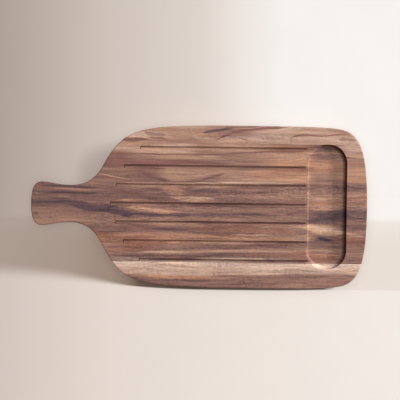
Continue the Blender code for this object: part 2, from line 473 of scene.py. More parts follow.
for name in ("scorch", "milk"):
    print("of", len(tones), "tones,", name, "reflects", np.round(toned(name)[:3], 3))

# %% [markdown]
# Words for building a finish
#
# Every finish below is a small network of nodes. These few words keep the networks readable: a
# noise stretched along the grain, a fade, a mix, a band of tones and a little arithmetic.


# %% A finish and its words
class Finish:
    """A material under construction, worked out in millimetres from the object's coordinates."""

    def __init__(self, name):
        self.material = bpy.data.materials.new(name)
        self.material.use_nodes = True
        self.tree = self.material.node_tree
        self.shader = self.tree.nodes["Principled BSDF"]
        self.colour = None
        coordinates = self.tree.nodes.new("ShaderNodeTexCoord").outputs
        self.place = self.vector("SCALE", coordinates["Object"], 1 / mm)
        self.x, self.y, self.z = self.parted(self.place)
        self.lengthwise, self.farward, self.upward = self.parted(coordinates["Normal"])

    def feed(self, node, values):
        """Link a node's inputs to sockets, or set them to plain values."""
        for name, value in values.items():
            if isinstance(value, bpy.types.NodeSocket):
                self.tree.links.new(value, node.inputs[name])
            else:
                node.inputs[name].default_value = value

    def node(self, kind, values, **settings):
        """A new node of a kind, with its settings made and its inputs fed."""
        node = self.tree.nodes.new("ShaderNode" + kind)
        for name, setting in settings.items():
            setattr(node, name, setting)
        self.feed(node, values)
        return node

    def number(self, operation, *values):
        """Arithmetic on single numbers."""
        return self.node("Math", dict(enumerate(values)), operation=operation).outputs[0]

    def times(self, first, *others):
        """Numbers multiplied, one after another."""
        for other in others:
            first = self.number("MULTIPLY", first, other)
        return first

    def less(self, first, second):
        """The first number less the second."""
        return self.number("SUBTRACT", first, second)

    def share(self, part, whole):
        """The first number divided by the second."""
        return self.number("DIVIDE", part, whole)

    def size(self, value):
        """A number without its sign."""
        return self.number("ABSOLUTE", value)

    def added(self, value, amount, base):
        """The base with an amount of the value added."""
        return self.number("MULTIPLY_ADD", value, amount, base)

    def reach(self, x, y):
        """The length of a flat arrow: the root of x^2 + y^2."""
        return self.number("SQRT", self.number("ADD", self.times(x, x), self.times(y, y)))

    def vector(self, operation, first, second):
        """Arithmetic on places or colours."""
        values = {0: first, "Scale" if operation == "SCALE" else 1: second}
        return self.node("VectorMath", values, operation=operation).outputs[0]

    def parted(self, place):
        """One place as three numbers."""
        return self.node("SeparateXYZ", {0: place}).outputs

    def joined(self, *numbers):
        """Three numbers as one place."""
        return self.node("CombineXYZ", dict(enumerate(numbers))).outputs[0]

    def noise(self, place, grain, detail, seed):
        """Noise with grains of a length, width and height in mm, as a number round zero."""
        shifted = self.vector("ADD", place, (seed * 31, seed * 17, seed * 7))
        values = {"Vector": self.vector("DIVIDE", shifted, grain), "Scale": 1, "Detail": detail}
        node = self.node("TexNoise", {**values, "Roughness": 0.55})
        return self.added(node.outputs["Fac"], 4, -2)

    def fade(self, value, start, end):
        """A smooth step from zero at the start to one at the end."""
        values = {"Value": value, "From Min": start, "From Max": end}
        return self.node("MapRange", values, interpolation_type="SMOOTHSTEP").outputs["Result"]

    def mix(self, share, first, second):
        """Two colours mixed by a share of the second."""
        return self.node("Mix", {0: share, 6: first, 7: second}, data_type="RGBA").outputs[2]

    def lay(self, tone, *shares):
        """Lay a named tone over the colour so far, by the product of the shares."""
        self.colour = self.mix(self.times(*shares), self.colour, toned(tone))

    def lighten(self, share, amount):
        """Make the colour so far brighter by an amount of a share."""
        self.colour = self.vector("SCALE", self.colour, self.added(share, amount, 1))

    def bands(self, share, stops):
        """Tones laid side by side: stops are (share, colour), in order."""
        node = self.node("ValToRGB", {0: share})
        elements = node.color_ramp.elements
        while len(elements) < len(stops):
            elements.new(1.0)
        for element, (position, _) in zip(elements, stops):
            element.position = position
        for element, (_, colour) in zip(elements, stops):
            element.color = colour
        return node.outputs[0]

    def curve(self, share, points):
        """A smooth line through (share, value) points."""
        node = self.node("FloatCurve", {"Value": share})
        line = node.mapping.curves[0]
        while len(line.points) < len(points):
            line.points.new(0.5, 0.5)
        for point, (position, value) in zip(line.points, points):
            point.location = (position, value)
            point.handle_type = "AUTO_CLAMPED"
        node.mapping.extend = "HORIZONTAL"
        node.mapping.update()
        return node.outputs[0]

    def finish(self, colour, roughness, height, height_mm, sheen=0.2):
        """Wire colour, roughness, sheen and bump into the shader."""
        bump = self.node("Bump", {"Distance": height_mm * mm, "Strength": 1, "Height": height})
        self.feed(self.shader, {
            "Base Color": colour, "Roughness": roughness, "Specular IOR Level": sheen,
            "Normal": bump.outputs[0],
        })
        print(self.material.name, "is a finish of", len(self.tree.nodes), "nodes")
        return self.material


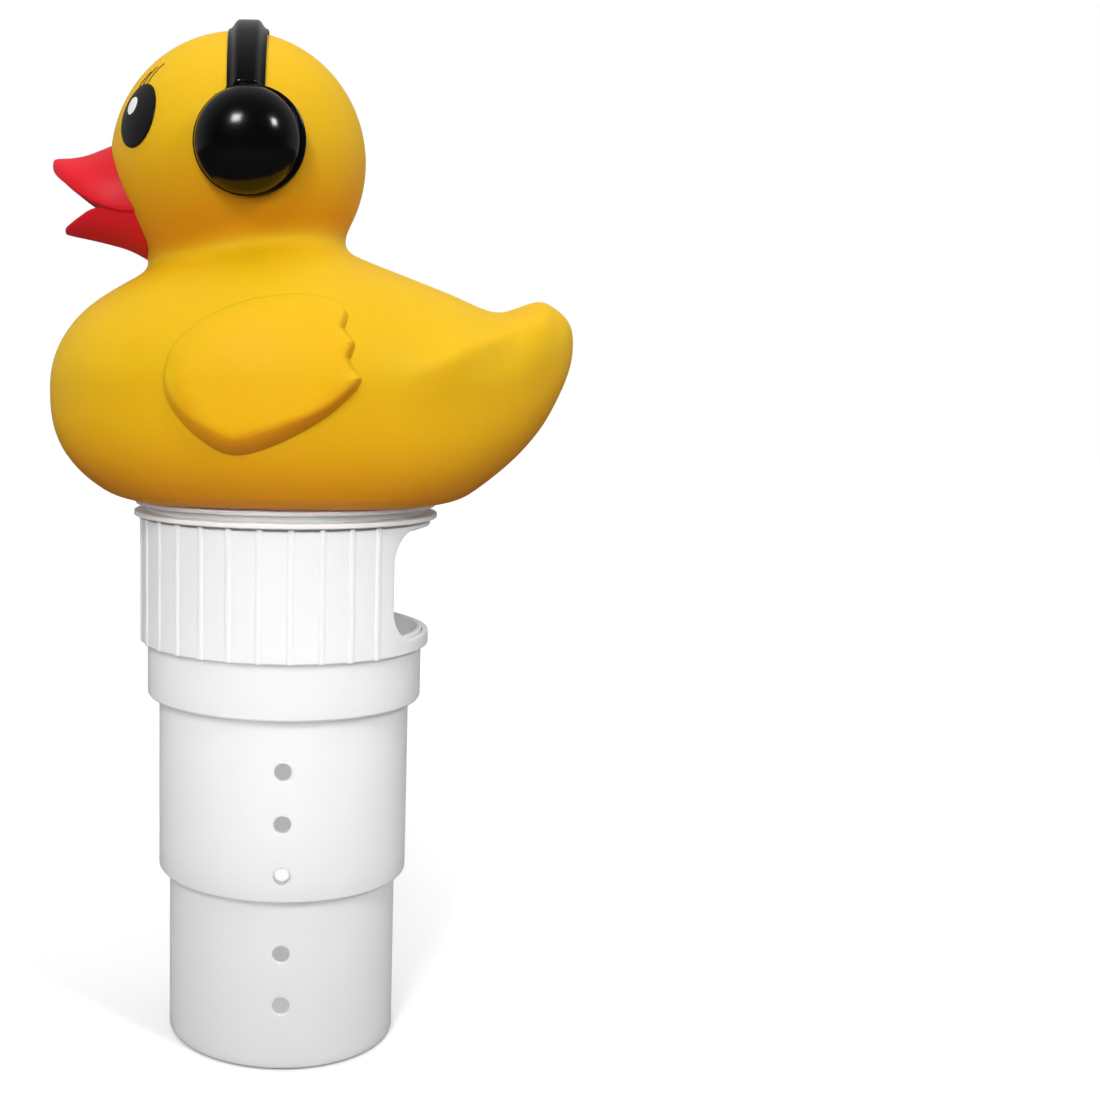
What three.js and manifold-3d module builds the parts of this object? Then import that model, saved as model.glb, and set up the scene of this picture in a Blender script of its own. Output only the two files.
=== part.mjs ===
// Floating chlorine dispenser: a hollow duck float with headphones, screwed onto a vent body
// with a turning flow sleeve and two telescoping, perforated tablet tubes.
//
// Units are millimetres. +Z is up. The duck looks towards -Y and its tail points to +Y.
// The origin is on the tube axis at the underside of the lowest tube, with the tubes drawn out.

import * as THREE from 'three';
import { mergeVertices } from 'three/addons/utils/BufferGeometryUtils.js';
import Module from 'manifold-3d';

const wasm = await Module();
wasm.setup();

// ---------------------------------------------------------------- driving dimensions

const GAP = 0.3; // clearance between pieces that touch or run in each other
const FACETS = 40; // facets round a tube
const TUBE_WALL = 1.8;
const BEAD_HEIGHT = 3; // stop bead at the top of each tube
const LIP_HEIGHT = 2; // inward lip that the next tube's bead hangs on

const LOWER_RADIUS = 42.7;
const MIDDLE_RADIUS = 46.7;
const BODY_RADIUS = 51.05;
const LOWER_FOOT = 0;
const MIDDLE_FOOT = 63.2;
const BODY_FOOT = 128.75;

const VENT_RADIUS = 3.1;
const VENT_COLUMNS = 4;
const LOWER_VENTS = [23.5, 42.7];
const MIDDLE_VENTS = [72.5, 91.3, 110.1];

const FLANGE_RADIUS = 56;
const FLANGE_FOOT = 195.8;
const FLANGE_TOP = 197.6;
const COLLAR_TOP = 199.8; // smooth collar between the flange and the screw neck
const NECK_RADIUS = 49.3;
const NECK_BORE = 47.5;
const NECK_TOP = 211;

const SLEEVE_BORE = 51.45;
const SLEEVE_RADIUS = 53.6;
const SLEEVE_FOOT = 149.3;
const SLEEVE_TOP = 195.2;
const SNAP_HEIGHT = 151; // middle of the bead that keeps the sleeve on the body
const RIB_COUNT = 31;
const RIB_WIDTH = 1.5;
const RIB_RISE = 0.7;
const RIB_START = 2.1; // degrees from +X to the first rib

const WINDOW_WIDTH = 75.2;
const WINDOW_SILL = 154.3;
const WINDOW_HEAD = 193.2;
const WINDOW_CORNER = 12;
const WINDOW_MARGIN = 0.9; // how much smaller the body's own window is all round

const SCREW_LEAD = 24; // rise of the cap per turn
const SCREW_STARTS = 4;
const RIDGE_HEIGHT = 1.8;
const RIDGE_SWEEP = 60; // degrees that each thread ridge runs round

const CAP_BORE = 51;
const CAP_RADIUS = 52.5;
const CAP_FOOT = 200.1;
const CAP_ROOF = 213.9;
const PLATE_RADIUS = 55.4;
const PLATE_THICKNESS = 1.6;
const SNAP_RING_RADIUS = 54;

const DUCK_FLOOR = 202;
const DUCK_WALL = 2.2;
const HEAD_CENTRE = new THREE.Vector3(0, -18.2, 322.1);
const HEAD_RADIUS = 45.9;

const EAR_CENTRE = new THREE.Vector3(0, -13.3, 323.8); // where the ear axis crosses the mid-plane
const EAR_RING_RADIUS = 18.7;
const EAR_RING_FACE = 47.8;
const EAR_DOME_RADIUS = 17.1;
const EAR_DOME_RISE = 12.2;
const EAR_PEG_RADIUS = 4;
const EAR_RECESS = 1; // depth of the recess in the ring's face that the dome's boss sits in

const STRAP_WIDTH = 13.6;
const STRAP_PLANE = -14; // the strap's middle, just ahead of the ear axis
const STRAP_THICKNESS = 3.2;
const STRAP_RIB_WIDTH = 9.7;
const STRAP_RIB_RISE = 1.5;
const STRAP_END_ANGLE = 27; // degrees above the ear axis where the strap ends

const BEAK_PEG_RADIUS = 8;
const BEAK_PEG_HEIGHT = 309;

const WHITE = { color: 0xeeeeee, roughness: 0.45, metalness: 0 };
const YELLOW = { color: 0xf0b41c, roughness: 0.6, metalness: 0 };
const RED = { color: 0xe0202c, roughness: 0.5, metalness: 0 };
const BLACK = { color: 0x101010, roughness: 0.15, metalness: 0 };
const GREY_RUBBER = { color: 0x6c6f72, roughness: 0.8, metalness: 0 };

// ---------------------------------------------------------------- solids

function manifoldOf(geometry) {
  const bare = geometry.clone();
  bare.deleteAttribute('normal');
  bare.deleteAttribute('uv');
  const merged = mergeVertices(bare, 1e-4);
  const corners = merged.index.array;
  const kept = [];
  for (let i = 0; i < corners.length; i += 3) {
    const [a, b, c] = corners.slice(i, i + 3);
    if (a !== b && b !== c && c !== a) kept.push(a, b, c);
  }
  return new wasm.Manifold(new wasm.Mesh({
    numProp: 3,
    vertProperties: new Float32Array(merged.attributes.position.array),
    triVerts: new Uint32Array(kept),
  }));
}

function geometryOf(manifold) {
  const mesh = manifold.getMesh();
  const geometry = new THREE.BufferGeometry();
  geometry.setAttribute('position', new THREE.BufferAttribute(mesh.vertProperties, 3));
  geometry.setIndex(new THREE.BufferAttribute(mesh.triVerts, 1));
  geometry.computeVertexNormals();
  return geometry;
}

function joined(...manifolds) {
  return manifolds.reduce((whole, piece) => whole.add(piece));
}

function cut(manifold, ...cutters) {
  return cutters.reduce((rest, cutter) => rest.subtract(cutter), manifold);
}

// A profile of [radius, height] pairs, listed anticlockwise, turned about the Z axis.
function revolved(profile, facets = FACETS) {
  const points = profile.map(([radius, height]) => new THREE.Vector2(radius, height));
  const geometry = new THREE.LatheGeometry(points, facets);
  return geometry.rotateX(Math.PI / 2);
}

function closed(profile) {
  return [...profile, profile[0]];
}

function cylinderAlong(axis, radius, start, end, facets = 24) {
  const geometry = new THREE.CylinderGeometry(radius, radius, end - start, facets);
  geometry.translate(0, (start + end) / 2, 0);
  if (axis === 'x') geometry.rotateZ(-Math.PI / 2);
  if (axis === 'z') geometry.rotateX(Math.PI / 2);
  return geometry;
}

function ball(centre, radius, around = 22, down = 14) {
  const geometry = new THREE.SphereGeometry(radius, around, down);
  geometry.rotateX(Math.PI / 2);
  return manifoldOf(geometry.translate(centre.x, centre.y, centre.z));
}

// Everything below a height, for cutting bodies flat.
function below(height) {
  const reach = 400;
  const block = new THREE.BoxGeometry(reach, reach, reach);
  return manifoldOf(block.translate(0, 0, height - reach / 2));
}

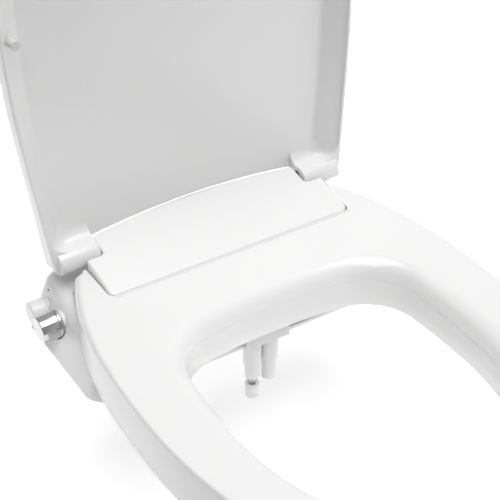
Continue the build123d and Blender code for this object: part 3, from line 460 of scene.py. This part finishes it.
def mouthOutline():
    """Right-hand outline of the opening and its normals away from it, from the rear to the front."""
    # The corner's circle touches the rear bow and the side bow from within, so its centre lies where two
    # circles cross: one about each bow's centre, with the bow's radius less the corner's.
    half, corner = seat["mouthHalf"], seat["mouthCorner"]
    rearCentre = np.array([0, seat["mouthRearY"] - seat["mouthRearRadius"]])
    sideCentre = np.array([half - seat["mouthSideRadius"], seat["mouthWidestY"]])
    rearReach, sideReach = seat["mouthRearRadius"] - corner, seat["mouthSideRadius"] - corner
    gap = sideCentre - rearCentre
    apart = np.linalg.norm(gap)
    along = (rearReach ** 2 - sideReach ** 2 + apart ** 2) / (2 * apart)
    across = math.sqrt(rearReach ** 2 - along ** 2)
    unit = gap / apart
    centre = rearCentre + along * unit + across * np.array([unit[1], -unit[0]])
    if centre[0] < 0:
        centre = rearCentre + along * unit - across * np.array([unit[1], -unit[0]])
    rearAngle = math.degrees(math.atan2(*(centre - rearCentre)[::-1]))
    sideAngle = math.degrees(math.atan2(*(centre - sideCentre)[::-1]))
    t = np.radians(np.linspace(0, -90, 110))
    b = seat["mouthWidestY"] - seat["mouthFrontY"]
    front = np.stack([half * np.cos(t), seat["mouthWidestY"] + b * np.sin(t)], -1)
    normal = np.stack([np.cos(t) / half, np.sin(t) / b], -1)
    normal /= np.linalg.norm(normal, axis=1)[:, None]
    return joinRuns(arc(rearCentre, seat["mouthRearRadius"], 90, rearAngle, 40),
                    arc(centre, corner, rearAngle, sideAngle, 60),
                    arc(sideCentre, seat["mouthSideRadius"], sideAngle, 0, 24), (front, normal))


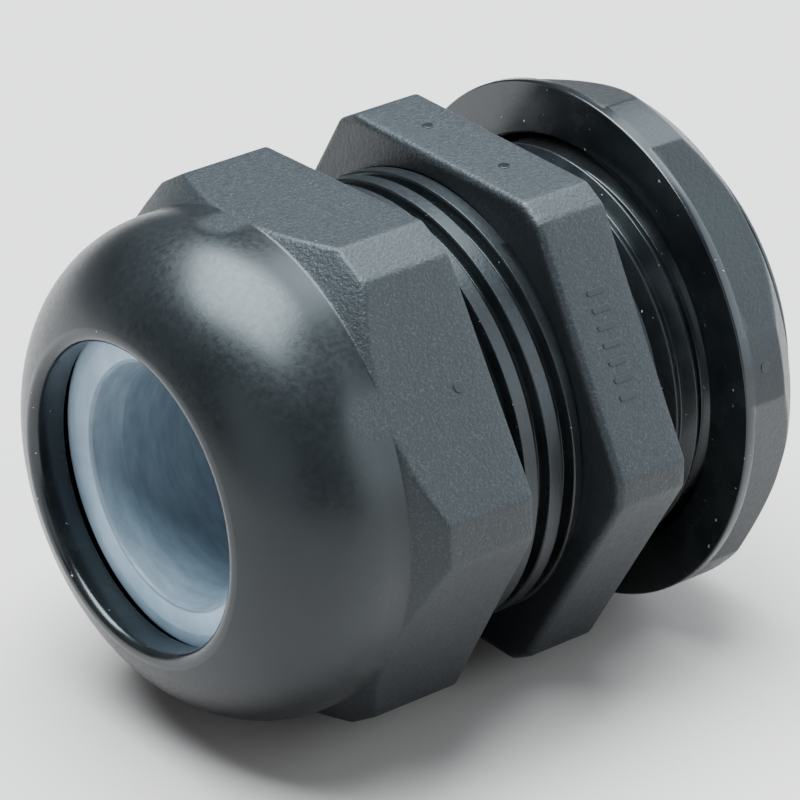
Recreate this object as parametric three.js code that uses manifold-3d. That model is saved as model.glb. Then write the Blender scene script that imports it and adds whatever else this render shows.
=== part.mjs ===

**********

DIRECTIONS →
The required output is the exact run of lines from the beginning of the listing above to the line that contains "under construction, worked", inclusive of both.

ANSWER FOR THIS EXERCISE →
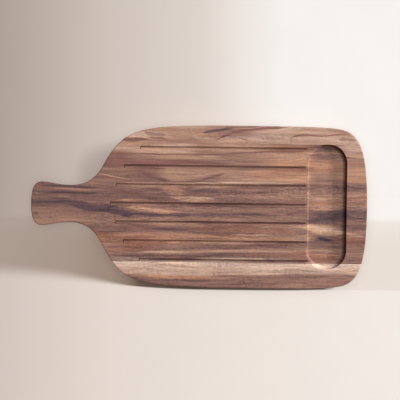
Continue the Blender code for this object: part 2, from line 473 of scene.py. More parts follow.
for name in ("scorch", "milk"):
    print("of", len(tones), "tones,", name, "reflects", np.round(toned(name)[:3], 3))

# %% [markdown]
# Words for building a finish
#
# Every finish below is a small network of nodes. These few words keep the networks readable: a
# noise stretched along the grain, a fade, a mix, a band of tones and a little arithmetic.


# %% A finish and its words
class Finish:
    """A material under construction, worked out in millimetres from the object's coordinates."""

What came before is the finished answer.